2. Законы истории и великие державы

До сих пор научное сообщество не сформулировало общепринятых законов истории, ее периодизации, терминологии. Это открывает дорогу субъективизму, фальсификациям, делает историю легкой добычей пропаганды и идеологического противостояния. Рубеж XX–XXI вв. обнаружил неприкрытое стремление США переписать историю XX в. под свою диктовку. Однако отсутствие законов, составленных человеком, не означает, что в истории не существует закономерностей. Если под таковыми понимать объективную, не зависящую от воли людей, повторяющуюся взаимосвязь явлений, влияющую на становление и развитие человеческого сообщества, то, по нашему мнению, первой в таком ряду стоило бы поставить закономерность геополитического соперничества великих держав.

«Главным законом геополитики является утверждение фундаментального дуализма», связанного с географией и историей государств и цивилизаций.

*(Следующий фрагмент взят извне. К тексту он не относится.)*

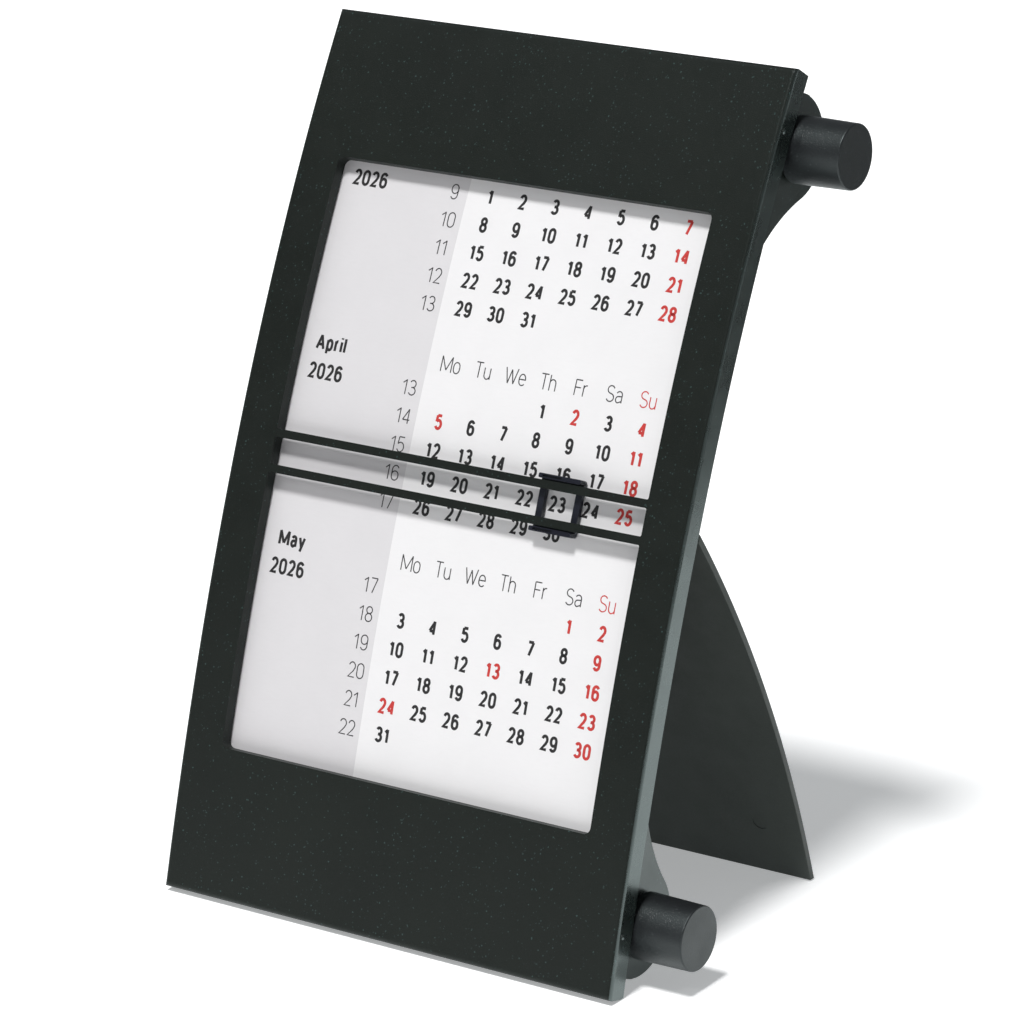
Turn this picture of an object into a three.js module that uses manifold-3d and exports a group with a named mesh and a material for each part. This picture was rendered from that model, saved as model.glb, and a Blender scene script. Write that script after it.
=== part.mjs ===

Этот дуализм выражается в противопоставлении «сухопутного могущества» и «морского могущества» (Дугин 1997: 27). Трудно оспорить факт, что именно геополитическое соперничество проходит красной нитью через всю известную нам историю человечества. И Первая мировая война также оказалась результатом соперничества Англии и Германии (Дурново 1922). При этом Лондон начал пропагандистскую войну против Германии задолго до начала военных действий, объединив «во всем мире все враждебные Германии силы» и создав «такое напряжение, при котором малейший промах может произвести взрыв ужасающей силы» (Тирпиц 1957: 285).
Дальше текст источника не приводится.